On Tue, May 15, 2012 at 5:33 AM, Werner Koch <wk at gnupg.org> wrote:
> On Mon, 14 May 2012 23:53, avi.wiki at gmail.com said:
>
>> anything to work, as I am not able to figure out how to us gpgconf to
>> switch sysconfdir to my stick's drive, and everything else is failing
>
> The directory is determined by looking at CSIDL_COMMON_APPDATA.  It
> seems you can change the value by changing the environment variable
> APPDATA.  However, I am not sure whether this is a documented feature.

Thank you; I didn't see this in the manual. I'm loathe to change it
though as that probably affects many programs on the hosting computer,
and may cause many other programs to go a bit haywire.
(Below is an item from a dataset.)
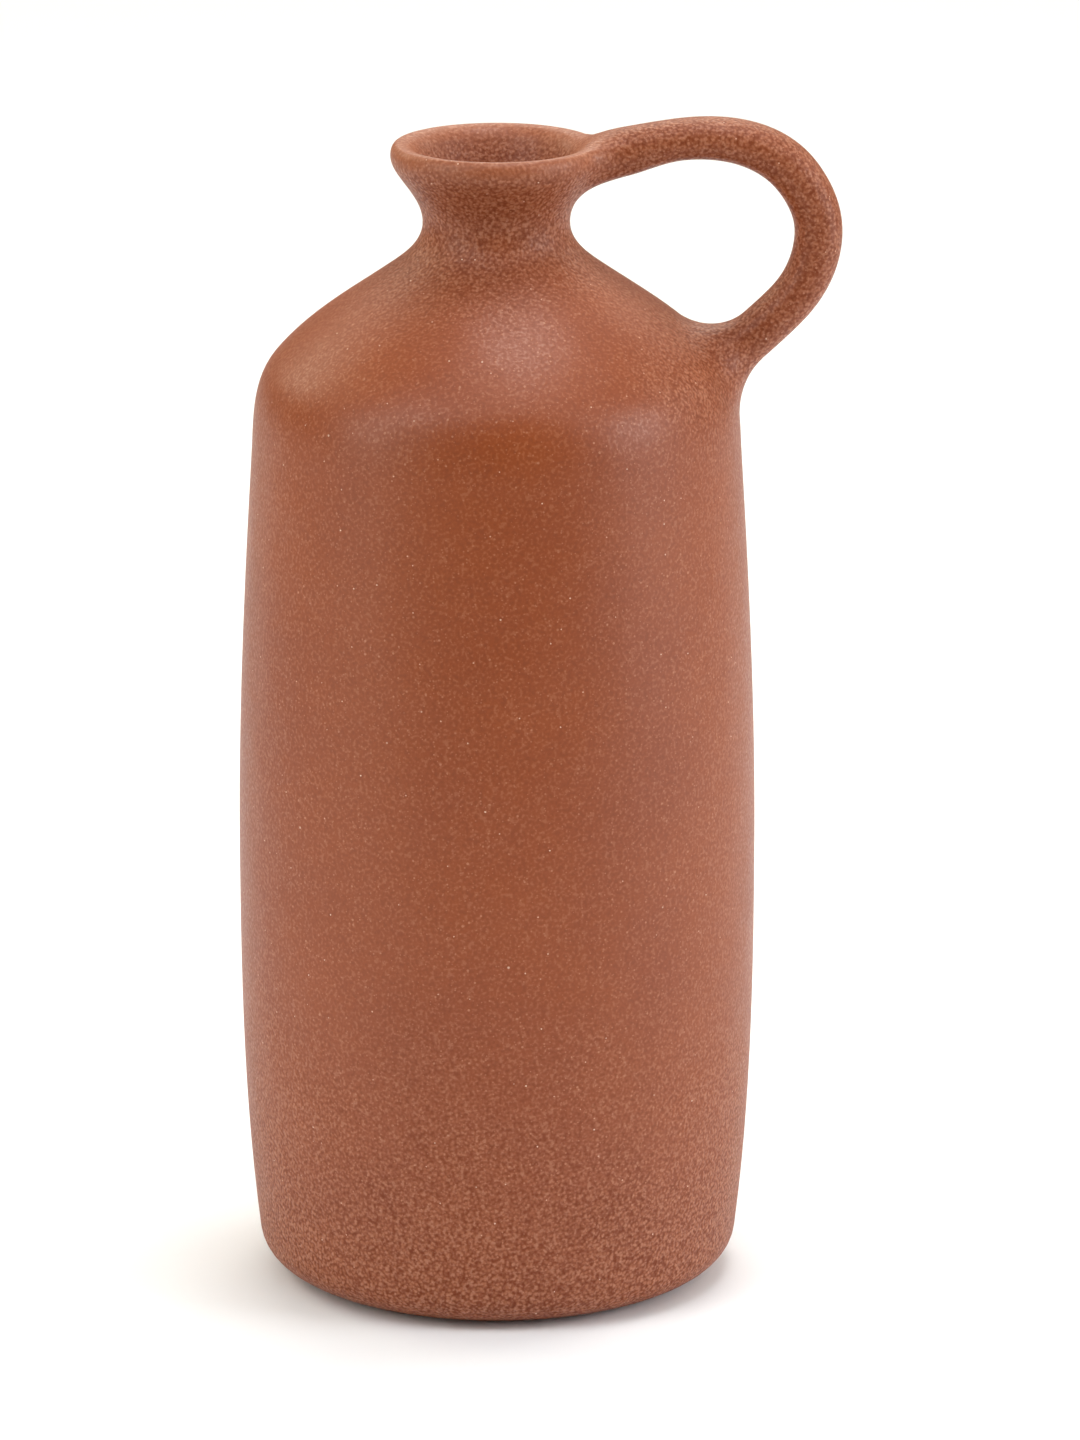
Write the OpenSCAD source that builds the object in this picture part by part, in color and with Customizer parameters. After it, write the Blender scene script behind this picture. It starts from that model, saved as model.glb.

> A quick test shows that a wrong value for APPDATA returns an error and
> thus gnupg will use a value based on the actual modules directory.
>
> What do you think of an environment variable to explicitly force the use
> of the installation directory (i.e the USB stick).  Instead of an envvar
> we could also check the presence of a marker file in the installation
> directory, to disable all use of default locations.  Both things are
> easy to implement.

Speaking for myself, I think I would prefer the latter to the former,
as I would prefer to have a Windows installation that is (as much as
possible) completely divorced from the hosting computer and results in
a GnuPG installation that is as "portable" as possible between trusted
computers. This would mean minimizing or eliminating any reference to
environment variable OR having the launch of the program/GUI setting
them temporarily each time if necessary. Allowing an option to have
the home and other helper directories configured as a subfolder of the
install directory on the install should be helpful as well.  What I
have now with 1.4.x is the ability to plug my stick into any trusted
computer, fire up Truecrypt, mount the encrypted drive, and use a GUI
to sign, encrypt, and decrypt the clipboard or files, manage keys
(including signing, generating revoke certs, etc.) and pretty much
using a GUI to handle most command-line actions of gpg.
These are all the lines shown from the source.